Task 2: Run the full Twitter pipeline from Exercise 3. Tips:

  • You may want to create a virtual environment to install Python packages such as tweepy, kafka-python, and afinn.
  • You need to create keys/bearer_token with restricted access.
  • With the default settings, it can take time before the final join is written to console. Be patient...
  • Start-up sequence from spark-driver:
# assuming zookeeper and kafka run already
# create kafka topics
kafka-topics.sh --create --topic tweets --bootstrap-server localhost:9092
kafka-topics.sh --create --topic media --bootstrap-server localhost:9092
kafka-topics.sh --create --topic photos --bootstrap-server localhost:9092
# optional monitoring
kafka-console-consumer.sh --bootstrap-server localhost:9092 --topic tweets --from-beginning &
kafka-console-consumer.sh --bootstrap-server localhost:9092 --topic media --from-beginning &
kafka-console-consumer.sh --bootstrap-server localhost:9092 --topic photos --from-beginning &
# main programs
python twitterpipe_tweet_harvester.py  # run this repeatedly or modify to reconnect after sleeping
python twitterpipe_media_harvester.py &  # this one can run in background
spark-submit --packages org.apache.spark:spark-sql-kafka-0-10_2.12:3.3.0 twitterpipe_tweet_pipeline.py &

Because you no longer use findspark, you need to use the --packages option with spark-submit.
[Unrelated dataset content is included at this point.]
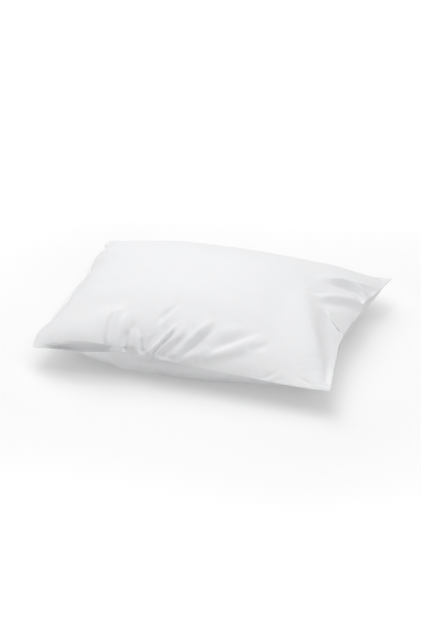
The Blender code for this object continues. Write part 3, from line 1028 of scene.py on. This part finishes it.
    def folded_panel(self, panel: Panel, u: np.ndarray, v: np.ndarray) -> np.ndarray:
        """A panel with its folds, which fade out at the edge and at the surface it lies on.

        Args:
            panel: The panel.
            u: Places along the long side.
            v: Places along the short side.

        Returns:
            The panel's points, in millimetres, none of them below the surface.
        """
        points = self.smooth_panel(panel, u, v)
        out = panel.value * normals(points)
        folds = TOP_FOLDS if panel is Panel.TOP else UNDER_FOLDS
        push = sum(self.fold_push(points, out, panel, fold) for fold in folds)
        relief = self.unevenness(u, v, panel) + self.gathered_seams(u, v, panel)
        move = (push + relief[..., None] * out) * self.kept(points, u, v, panel)[..., None]
        move += self.pucker_move(panel, u, v) * self.clear(points)[..., None]
        moved = points + move
        moved[..., 2] = np.clip(moved[..., 2], 0, None)
        return moved

    def gathered_seams(self, u: np.ndarray, v: np.ndarray, panel: Panel) -> np.ndarray:
        """Short puckers that the sewing draws in along each seam, in millimetres.

        Along a side, each has a random depth, and eases into the next. Inwards they fade with
        exp(-(distance / reach)²).

        Args:
            u: Places along the long side.
            v: Places along the short side.
            panel: The panel, which sets the seed.

        Returns:
            The height at each place.
        """
        random = np.random.default_rng(self.gather_seed + panel.value)
        height = np.zeros_like(u)
        for side in self.sides(u, v):
            step = side.along * side.length_mm / self.gather_mm
            depth = random.uniform(-self.gather_most_mm, 0.0, int(step.max()) + 2)
            i = step.astype(int)
            between = depth[i] + (depth[i + 1] - depth[i]) * ease(step - i)
            height += between * np.exp(-((side.inward_mm / self.gather_reach_mm) ** 2))
        return height

    def unevenness(self, u: np.ndarray, v: np.ndarray, panel: Panel) -> np.ndarray:
        """The filling's soft lumps and the cloth's slight wrinkles, in millimetres.

        Each layer gives the corners of square cells random heights, and eases from corner to corner.

        Args:
            u: Places along the long side.
            v: Places along the short side.
            panel: The panel, which sets the seed.

        Returns:
            The height at each place.
        """
        random = np.random.default_rng(self.uneven_seed + panel.value)
        height = np.zeros_like(u)
        for cell, most in self.uneven_layers:
            across, along = u * self.long_mm / cell, v * self.short_mm / cell
            corner = random.uniform(-most, most, (int(across.max()) + 2, int(along.max()) + 2))
            i, j = across.astype(int), along.astype(int)
            s, t = ease(across - i), ease(along - j)
            near = (1 - s) * corner[i, j] + s * corner[i + 1, j]
            far = (1 - s) * corner[i, j + 1] + s * corner[i + 1, j + 1]
            height += (1 - t) * near + t * far
        return height

    def place(self) -> np.ndarray:
        """Where the middle of the flat cloth lies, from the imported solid's right and back corners."""
        corner = np.array(CAD_HIGH) / MM
        return np.array([corner[0] - self.long_mm / 2, corner[1] - self.short_mm / 2, 0.0])

    def build(self) -> bpy.types.Object:
        """Builds the closed mesh, with its map of the flat cloth.

        The cloth is one length, folded at the right side, so the under panel's map goes on from there.

        Returns:
            The piece, at the origin, with its place in its mesh.
        """
        columns, rows = spaced(self.columns, COLUMN_SPACING), spaced(self.rows, ROW_SPACING)
        u, v = np.meshgrid(columns, rows, indexing="ij")
        panels = {panel: self.folded_panel(panel, u, v) for panel in Panel}
        points = closed_points(panels) + self.place()
        numbers = closed_numbers(u.shape)
        rising = (u[:-1, :-1] < 0.5) == (v[:-1, :-1] < 0.5)
        top, under = (self.split(numbers[panel], rising) for panel in Panel)
        mesh = bpy.data.meshes.new(self.name)
        mesh.from_pydata(points * MM, [], np.concatenate([top, under[:, ::-1]]))
        flat = np.stack([u * self.long_mm, v * self.short_mm], axis=-1).reshape(-1, 2) * MM
        turned = (2 * self.long_mm * MM, 0) + flat * (-1, 1)
        uv = np.concatenate([flat[top.ravel()], turned[top[:, ::-1].ravel()]])
        layer = mesh.uv_layers.new(name=FLAT_CLOTH_MAP, do_init=False)
        layer.uv.foreach_set("vector", uv.astype(np.float32).ravel())
        mesh.shade_smooth()
        mesh.validate()
        piece = bpy.data.objects.new(self.name, mesh)
        bpy.context.scene.collection.objects.link(piece)
        return piece

    @staticmethod
    def split(number: np.ndarray, rising: np.ndarray) -> np.ndarray:
        """Two triangles for each square of a grid, split towards the nearest corner of the case.

        Args:
            number: The grid's point numbers.
            rising: Whether each square is split from its first corner to its third.

        Returns:
            The three point numbers of each triangle.
        """
        a, b, c, d = number[:-1, :-1], number[1:, :-1], number[1:, 1:], number[:-1, 1:]
        rising = rising[..., None]
        first = np.where(rising, np.stack([a, b, c], axis=-1), np.stack([a, b, d], axis=-1))
        second = np.where(rising, np.stack([a, c, d], axis=-1), np.stack([b, c, d], axis=-1))
        return np.concatenate([first.reshape(-1, 3), second.reshape(-1, 3)])

    def dress(self, piece: bpy.types.Object, finish: Percale) -> None:
        """Gives the case its cotton, and lets it stand for its solid.

        Args:
            piece: The case.
            finish: Its cotton.
        """
        piece.data.materials.append(finish.material())
        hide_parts(NODE)
        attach(piece, BODY)


# ---- The studio ----


def direction(azimuth: float, elevation: float) -> Vector:
    """Points from the middle to a place round it: azimuth 0 is in front, 90 on the right, in degrees."""
    a, e = math.radians(azimuth), math.radians(elevation)
    return Vector((math.sin(a) * math.cos(e), -math.cos(a) * math.cos(e), math.sin(e)))


@dataclass(frozen=True)
class Softbox:
    """A square soft light that faces the case."""

    name: str
    azimuth: float
    elevation: float
    watts: float
    distance_m: float = 3.0
    width_m: float = 2.5

    def build(self) -> None:
        """Adds the light."""
        lamp = bpy.data.lights.new(self.name, "AREA")
        lamp.size = self.width_m
        lamp.energy = self.watts
        light = bpy.data.objects.new(self.name, lamp)
        back = direction(self.azimuth, self.elevation)
        light.location = back * self.distance_m
        light.rotation_euler = (-back).to_track_quat("-Z", "Y").to_euler()
        bpy.context.scene.collection.objects.link(light)


SOFTBOXES = (
    Softbox("window_low", -135.0, 25.0, 13.5),
    Softbox("window_high", -135.0, 55.0, 40.0),
    Softbox("overhead", 0.0, 85.0, 48.5),
    Softbox("fill", 45.0, 38.0, 19.0),
    Softbox("side_fill", 90.0, 42.0, 9.5),
)


@dataclass(frozen=True)
class Camera:
    """A long lens that looks down on the case from the front right.

    The picture is 421 x 631 pixels, its scale 521 pixels to a metre at the case, and the middle of the
    seam's plane lies at (216, 312.2) in it.
    """

    azimuth: float = 16.95
    elevation: float = 28.4
    distance_m: float = 6.0
    picture_px: tuple[float, float] = (421.0, 631.0)
    middle_px: tuple[float, float] = (216.0, 312.2)
    px_per_m: float = 521.0
    sensor_mm: float = 36.0

    def build(self, middle: Vector) -> None:
        """Adds the camera.

        Args:
            middle: The point of the case that lies at middle_px.
        """
        back = direction(self.azimuth, self.elevation)
        right = direction(self.azimuth + 90.0, 0.0)
        up = back.cross(right)
        aside = (self.middle_px[0] - self.picture_px[0] / 2) / self.px_per_m
        below = (self.middle_px[1] - self.picture_px[1] / 2) / self.px_per_m
        target = middle - right * aside + up * below
        lens = bpy.data.cameras.new("camera")
        # The sensor spans the picture's longer side, its height.
        lens.sensor_width = self.sensor_mm
        lens.lens = self.sensor_mm * self.px_per_m * self.distance_m / self.picture_px[1]
        camera = bpy.data.objects.new("camera", lens)
        camera.location = target + back * self.distance_m
        camera.rotation_euler = (-back).to_track_quat("-Z", "Y").to_euler()
        bpy.context.scene.collection.objects.link(camera)
        bpy.context.scene.camera = camera


@dataclass(frozen=True)
class Studio:
    """A white floor under a faint white dome, with the softboxes."""

    floor_m: float = 24.0
    floor_gap_mm: float = 0.2
    dome: float = 0.02
    softboxes: tuple[Softbox, ...] = SOFTBOXES

    def build(self) -> None:
        """Adds the floor, the dome and the softboxes, and shows colours without a tone curve."""
        self._floor()
        self._dome()
        for softbox in self.softboxes:
            softbox.build()
        bpy.context.scene.view_settings.view_transform = "Standard"

    def _floor(self) -> None:
        """Adds the floor, a hair below the case."""
        half = self.floor_m / 2
        mesh = bpy.data.meshes.new("floor")
        corners = [(-half, -half), (half, -half), (half, half), (-half, half)]
        mesh.from_pydata([(x, y, -self.floor_gap_mm * MM) for x, y in corners], [], [(0, 1, 2, 3)])
        mesh.materials.append(StudioPaper().material())
        floor = bpy.data.objects.new("floor", mesh)
        bpy.context.scene.collection.objects.link(floor)

    def _dome(self) -> None:
        """Adds the dome's even light."""
        world = bpy.data.worlds.new("dome")
        world.use_nodes = True
        light = world.node_tree.nodes["Background"]
        light.inputs["Color"].default_value = linear(WHITE)
        light.inputs["Strength"].default_value = self.dome
        bpy.context.scene.world = world


def main() -> None:
    """Builds the case, dresses it, and sets up its studio and camera."""
    logging.basicConfig(level=logging.INFO, format="%(message)s")
    case = FilledCase()
    case.settle(Settling())
    log.info("cotton settled, %d x %d points a panel", *case.puckers[Panel.TOP].shape[:2])
    piece = case.build()
    case.dress(piece, Percale())
    log.info("%s: %d faces", piece.name, len(piece.data.polygons))
    studio = Studio()
    studio.build()
    log.info("studio: floor, dome and %d softboxes", len(studio.softboxes))
    middle = Vector(case.place() * MM)
    middle.z = case.corner_height_mm * MM
    Camera().build(middle)
    log.info("camera: in place")


if __name__ == "__main__":
    main()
Make sure you use exactly the same package as you did with findspark.add_packages(...).

Web UIs

Assuming that 158.39.77.227 is the IPv4 address of spark-driver, you can access Zookeeper's very simple web UI at http://158.39.77.227:8080/commands/stat .

Kafka has no built in web UI, but third-party UIs are available.